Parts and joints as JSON
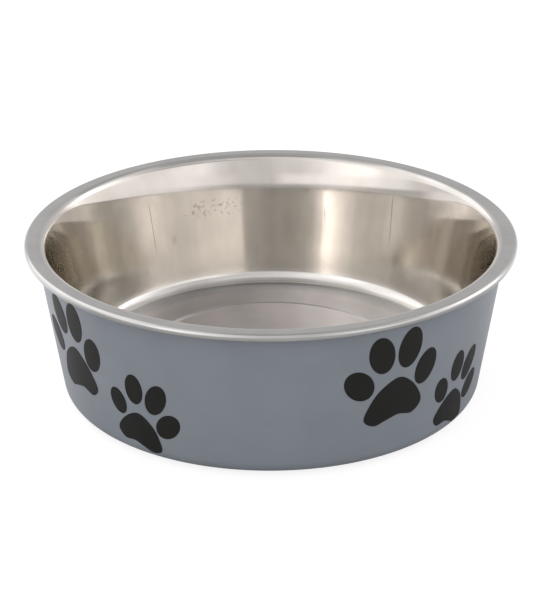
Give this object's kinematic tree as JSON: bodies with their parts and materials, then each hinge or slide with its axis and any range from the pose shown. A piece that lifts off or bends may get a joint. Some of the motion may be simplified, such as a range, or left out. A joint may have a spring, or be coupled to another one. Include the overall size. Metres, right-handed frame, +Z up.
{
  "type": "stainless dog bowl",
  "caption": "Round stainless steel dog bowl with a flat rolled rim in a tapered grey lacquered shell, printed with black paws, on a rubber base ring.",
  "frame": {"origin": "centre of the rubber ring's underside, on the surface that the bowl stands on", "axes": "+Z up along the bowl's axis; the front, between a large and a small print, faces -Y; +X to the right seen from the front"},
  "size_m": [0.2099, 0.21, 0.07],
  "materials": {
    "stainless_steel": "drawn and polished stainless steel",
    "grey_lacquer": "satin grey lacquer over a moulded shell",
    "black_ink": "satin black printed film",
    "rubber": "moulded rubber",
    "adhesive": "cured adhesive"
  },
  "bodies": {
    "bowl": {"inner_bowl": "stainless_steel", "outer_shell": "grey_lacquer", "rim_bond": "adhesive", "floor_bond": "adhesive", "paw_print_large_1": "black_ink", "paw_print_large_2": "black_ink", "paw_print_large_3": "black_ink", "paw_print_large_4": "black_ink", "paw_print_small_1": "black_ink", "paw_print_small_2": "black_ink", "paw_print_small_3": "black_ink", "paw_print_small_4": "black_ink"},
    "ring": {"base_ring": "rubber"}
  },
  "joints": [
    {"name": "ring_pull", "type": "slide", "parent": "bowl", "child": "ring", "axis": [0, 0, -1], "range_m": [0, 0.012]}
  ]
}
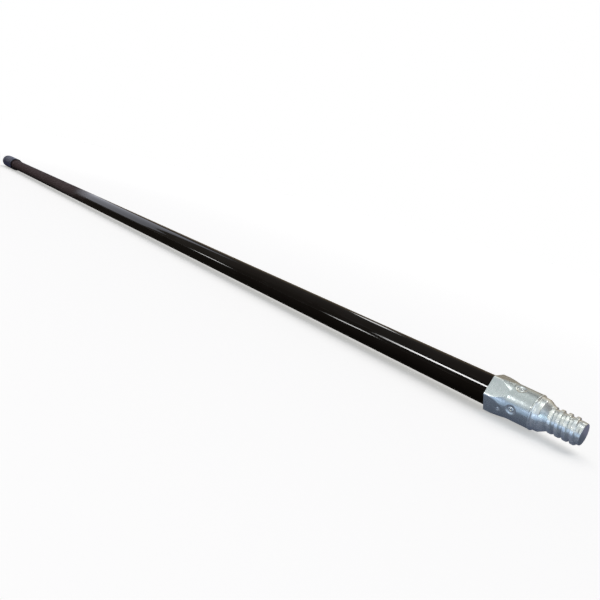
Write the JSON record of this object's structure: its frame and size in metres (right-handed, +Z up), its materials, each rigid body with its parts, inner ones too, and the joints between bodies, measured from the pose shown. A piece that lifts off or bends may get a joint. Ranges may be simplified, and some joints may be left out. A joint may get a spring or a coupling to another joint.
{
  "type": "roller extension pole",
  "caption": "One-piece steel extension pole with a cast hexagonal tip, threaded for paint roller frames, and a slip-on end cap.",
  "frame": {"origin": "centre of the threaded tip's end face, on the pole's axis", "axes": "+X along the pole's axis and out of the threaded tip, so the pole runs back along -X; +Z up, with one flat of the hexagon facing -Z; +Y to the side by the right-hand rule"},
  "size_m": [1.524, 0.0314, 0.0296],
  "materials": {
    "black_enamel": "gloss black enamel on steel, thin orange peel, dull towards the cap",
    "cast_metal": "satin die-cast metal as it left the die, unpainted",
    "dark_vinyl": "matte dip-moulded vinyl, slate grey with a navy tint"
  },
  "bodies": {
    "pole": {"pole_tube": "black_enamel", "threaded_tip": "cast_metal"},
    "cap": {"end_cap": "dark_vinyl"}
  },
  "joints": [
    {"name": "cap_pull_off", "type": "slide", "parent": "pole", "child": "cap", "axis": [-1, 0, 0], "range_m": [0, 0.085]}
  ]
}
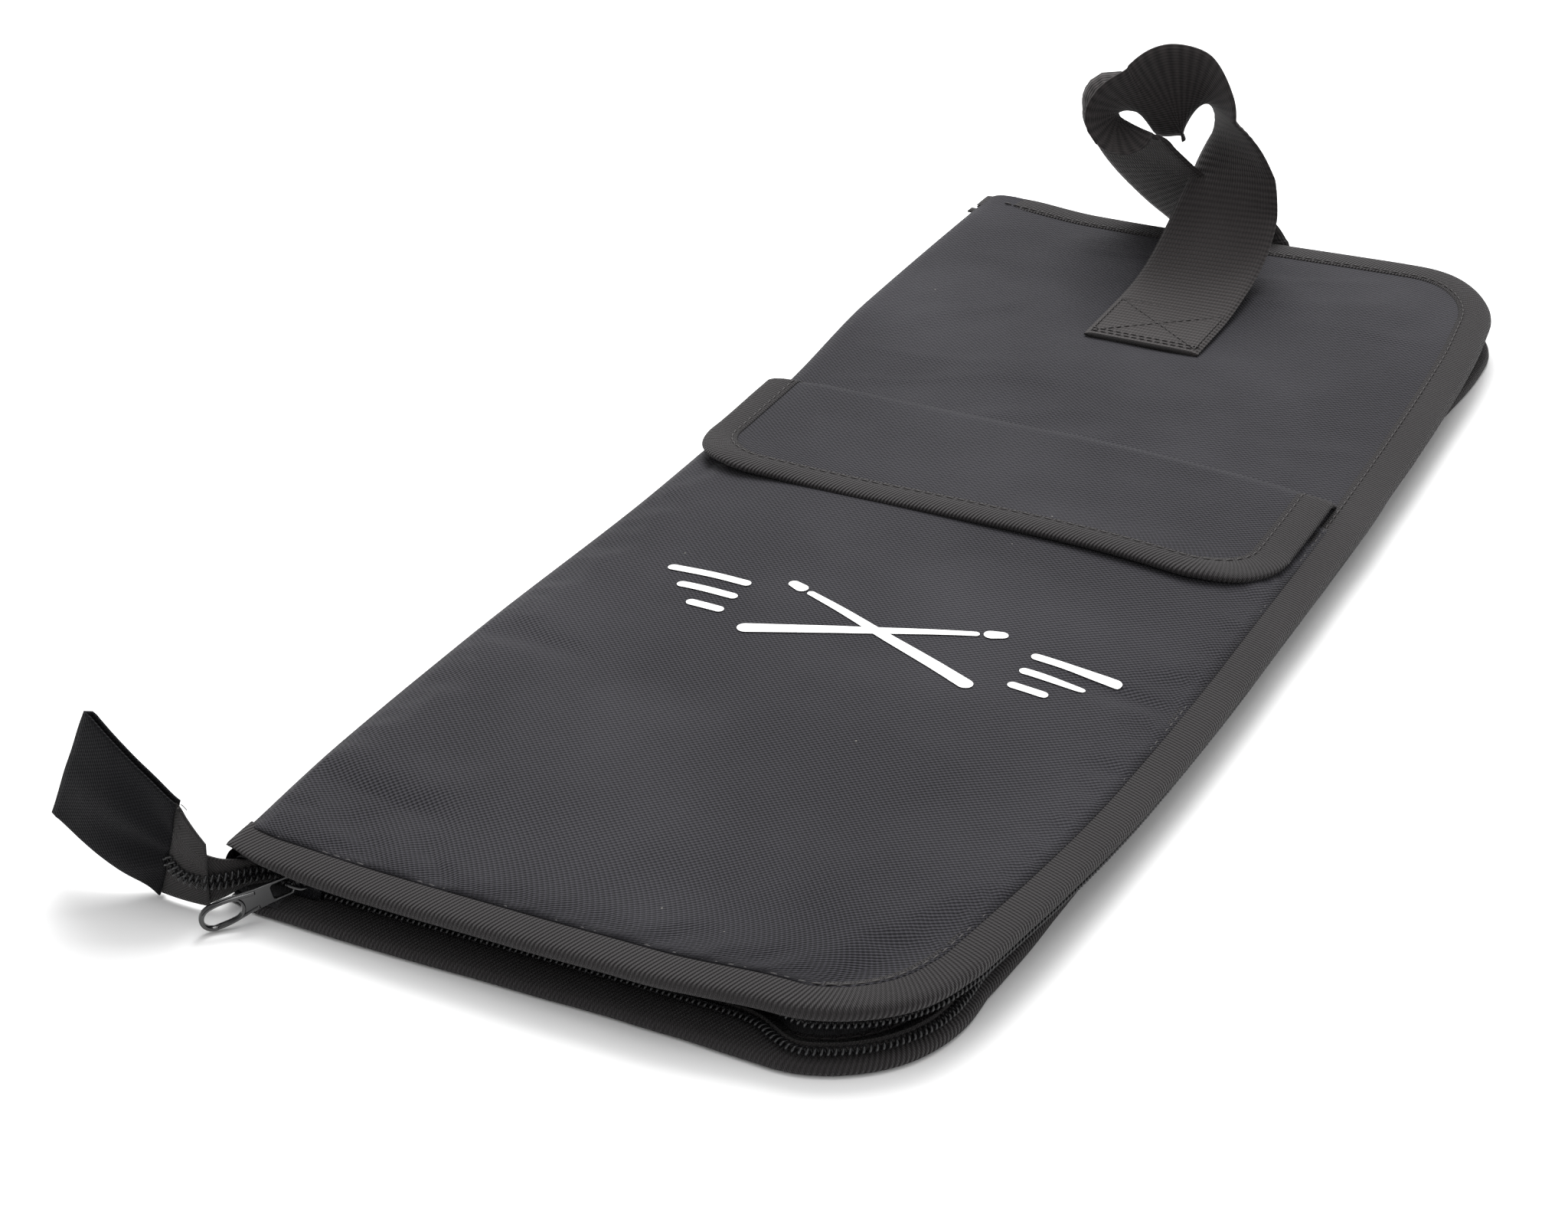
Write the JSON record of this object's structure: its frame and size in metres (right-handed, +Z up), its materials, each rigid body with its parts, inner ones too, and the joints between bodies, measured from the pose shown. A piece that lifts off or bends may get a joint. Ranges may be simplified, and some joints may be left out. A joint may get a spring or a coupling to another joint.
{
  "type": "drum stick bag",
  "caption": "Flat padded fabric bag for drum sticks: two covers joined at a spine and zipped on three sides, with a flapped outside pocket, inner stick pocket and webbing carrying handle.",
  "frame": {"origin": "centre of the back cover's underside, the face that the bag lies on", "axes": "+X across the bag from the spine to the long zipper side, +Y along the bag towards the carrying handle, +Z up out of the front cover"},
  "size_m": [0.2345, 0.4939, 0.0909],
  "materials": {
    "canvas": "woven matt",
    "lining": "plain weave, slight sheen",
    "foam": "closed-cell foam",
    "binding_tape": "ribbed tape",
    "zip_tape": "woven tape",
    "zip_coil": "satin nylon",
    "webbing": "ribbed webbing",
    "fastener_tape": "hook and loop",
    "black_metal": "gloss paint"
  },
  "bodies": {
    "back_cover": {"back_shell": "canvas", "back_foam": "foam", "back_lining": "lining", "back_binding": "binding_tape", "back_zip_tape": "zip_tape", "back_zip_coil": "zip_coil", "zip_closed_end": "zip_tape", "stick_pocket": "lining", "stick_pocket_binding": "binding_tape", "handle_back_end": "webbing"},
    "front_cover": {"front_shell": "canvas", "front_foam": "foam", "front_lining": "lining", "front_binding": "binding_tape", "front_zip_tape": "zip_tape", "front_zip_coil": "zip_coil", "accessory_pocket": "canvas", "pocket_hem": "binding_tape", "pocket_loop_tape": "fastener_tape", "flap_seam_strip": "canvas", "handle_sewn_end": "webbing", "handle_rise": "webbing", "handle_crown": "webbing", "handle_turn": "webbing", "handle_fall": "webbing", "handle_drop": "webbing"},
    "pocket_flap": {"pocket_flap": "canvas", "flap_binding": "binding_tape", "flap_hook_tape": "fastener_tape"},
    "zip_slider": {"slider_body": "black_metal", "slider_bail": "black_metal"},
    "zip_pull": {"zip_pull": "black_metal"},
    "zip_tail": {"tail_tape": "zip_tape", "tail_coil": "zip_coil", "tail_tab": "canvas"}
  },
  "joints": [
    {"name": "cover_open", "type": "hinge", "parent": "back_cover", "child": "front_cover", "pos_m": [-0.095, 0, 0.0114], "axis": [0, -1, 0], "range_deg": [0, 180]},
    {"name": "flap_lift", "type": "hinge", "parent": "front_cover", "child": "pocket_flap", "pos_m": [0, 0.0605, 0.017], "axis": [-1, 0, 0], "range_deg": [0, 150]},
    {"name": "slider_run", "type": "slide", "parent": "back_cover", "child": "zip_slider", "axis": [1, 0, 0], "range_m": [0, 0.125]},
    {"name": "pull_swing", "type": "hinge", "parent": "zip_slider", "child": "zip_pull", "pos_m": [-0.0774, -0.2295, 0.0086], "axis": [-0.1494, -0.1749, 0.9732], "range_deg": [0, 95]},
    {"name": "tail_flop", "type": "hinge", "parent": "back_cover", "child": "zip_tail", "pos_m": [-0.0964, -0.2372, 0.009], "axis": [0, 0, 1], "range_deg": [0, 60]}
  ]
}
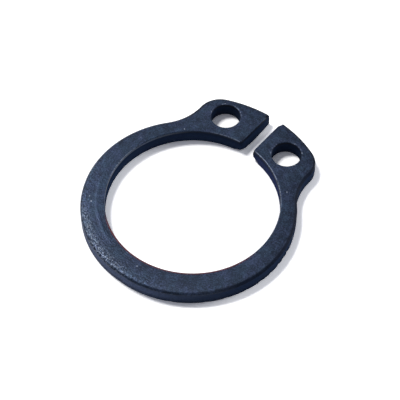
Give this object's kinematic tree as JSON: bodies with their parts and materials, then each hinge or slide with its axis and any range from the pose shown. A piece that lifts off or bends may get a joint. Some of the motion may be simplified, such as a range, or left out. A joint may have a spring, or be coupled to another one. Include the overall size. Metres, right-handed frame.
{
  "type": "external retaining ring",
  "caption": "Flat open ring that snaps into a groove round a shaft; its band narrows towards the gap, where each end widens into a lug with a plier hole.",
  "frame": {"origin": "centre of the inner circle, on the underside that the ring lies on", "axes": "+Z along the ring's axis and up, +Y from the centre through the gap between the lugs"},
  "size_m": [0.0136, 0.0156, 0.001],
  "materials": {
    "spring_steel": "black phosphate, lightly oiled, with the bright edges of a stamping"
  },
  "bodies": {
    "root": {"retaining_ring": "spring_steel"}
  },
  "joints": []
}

- [The task]: Report all lines of the material that contain the word "Include".

- [Task solution]:
Give this object's kinematic tree as JSON: bodies with their parts and materials, then each hinge or slide with its axis and any range from the pose shown. A piece that lifts off or bends may get a joint. Some of the motion may be simplified, such as a range, or left out. A joint may have a spring, or be coupled to another one. Include the overall size. Metres, right-handed frame, +Z up.
Give this object's kinematic tree as JSON: bodies with their parts and materials, then each hinge or slide with its axis and any range from the pose shown. A piece that lifts off or bends may get a joint. Some of the motion may be simplified, such as a range, or left out. A joint may have a spring, or be coupled to another one. Include the overall size. Metres, right-handed frame.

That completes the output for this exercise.